The cell phone does it all: You can take pictures, send emails, play music and watch TV. Now, you can add banking to that list.
That's because some of the largest U.S. banks -- Bank of America, Citibank, Wachovia, Washington Mutual, Wells Fargo, and ING Direct – are launching mobile banking services that give you access to your accounts wherever you are.
Like regular online banking, the mobile service allows consumers to transfer funds, check balances, make bill payments, and look up branch locations from their mobile devices.
Though still in its infancy, banks are hoping the mobile service will catch on with consumers. Dan Schatt, a senior analyst at Celent, says banks see it as a way to keep customers and “generate more payment revenue down the line” as people get more comfortable with using mobile devices for their finances.
"The more services" the banks offer, says Asaf Buchner an analyst at JupiterResearch, "the less likely you are to quit your bank entirely."

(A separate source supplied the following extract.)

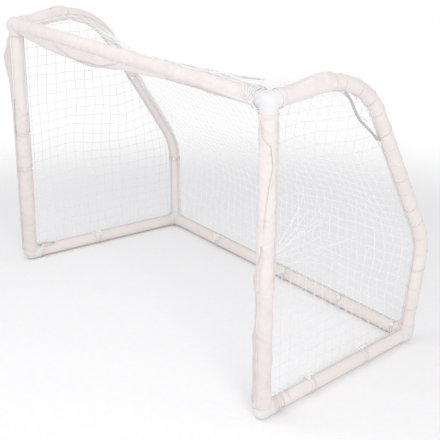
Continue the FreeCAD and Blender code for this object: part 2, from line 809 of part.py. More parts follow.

Mobile banking is an obvious extension of online banking as cell phones get more powerful and begin to mimic computers. This week's launch of Apple's eagerly awaited iPhone is intensifying the push to have cell phones and other mobile devices do everything that a home computer does.
Works Two Ways
Mobile banking basically works two ways--either through the Web browser on your phone or special software that you download.
Bank of America and Wachovia both offer a browser-based service, which is a simplified version of the online site that fits within a cell phone and PDA screen. Any customer that has Internet access on their cell phone can log on to their accounts by typing the banks URL -- bofa.mobi or wachovia.mobi -- into their mobile browser.